Mieux, l’énoncé de cet arsenal législatif étant volontairement ambigu – afin de réprimer non pas seulement les paroles mais également les pensées et les arrière-pensées –, la criminalisation des propos déviants suffit à réguler le discours dans la sphère publique. Le système se nourrit ainsi de sa propre auto-censure comme si le monstre avait échappé à ses géniteurs. à moins de n’avoir rien à perdre, qui prendrait le risque d’une mort sociale ou professionnelle en exprimant publiquement une opinion contraire à la doxa dominante ?

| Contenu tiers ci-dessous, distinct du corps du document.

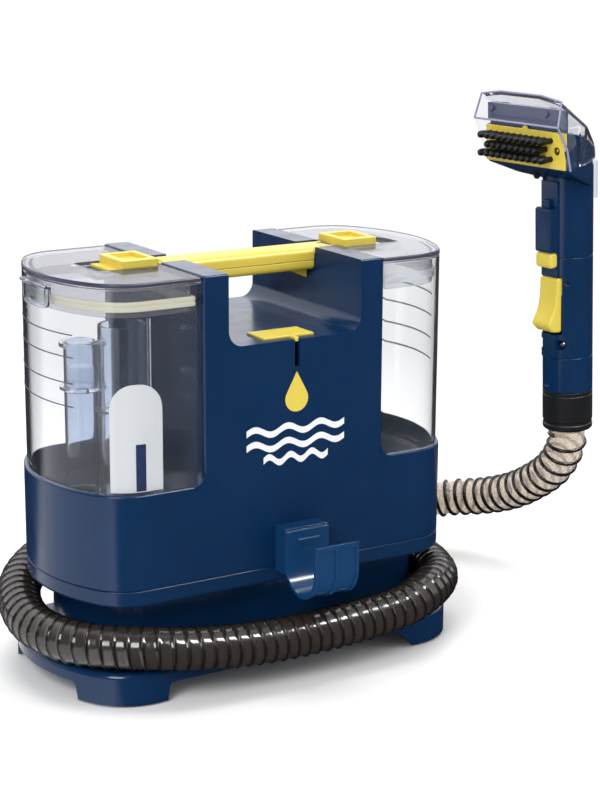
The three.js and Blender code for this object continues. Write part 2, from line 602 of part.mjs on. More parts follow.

C’est le cœur du circuit complexe alimentant le disque dur de Big Brother : il est programmé pour refuser à l’autre le droit de penser. L’anathème est l’instrument rhétorique de sa domination. Ainsi de la reductio ad Hitlerum dont un Bernard-Henri Lévy (avec ses épigones Aymeric Caron ou Caroline Fourest) s’est fait le champion : soupçonnant ses adversaires de donner prise à « l’idéologie française » – déclinaison hexagonale du fascisme dont tout « Français de souche » est par nature suspecté –, il discrédite d’avance tous ses contradicteurs.

Imparable ! Il n’est plus besoin d’argumenter selon les critères du vrai ou du faux puisque ce qui compte désormais, c’est le pur ou l’impur. « Les mots « vivre ensemble », « laïcité », « changement », « Europe », « ouverture » ont été intégrés à la liste des mots servant à mobiliser tandis que les mots « intégrisme », « fascisme », « antisémitisme », « dictature » servent aujourd’hui à ruiner le crédit de l’adversaire et à détruire son argumentation sans qu’il soit nécessaire d’y répondre », poursuit Philippe Pichot-Bravard. Or, dans ce genre de discours moralisateur, ces mots n’ont aucune consistance réelle. Ils ne sont qu’une abstraction, comme l’étaient « le peuple » des Jacobins ou « le prolétariat » de Lénine. Une utopie.

« Mal nommer les choses, c’est ajouter du malheur au monde », disait Albert Camus. En nommant les choses, nous reconquérons une part de ce réel vassalisé par l’utopie dont on sait qu’elle est toujours aux origines de la pensée totalitaire.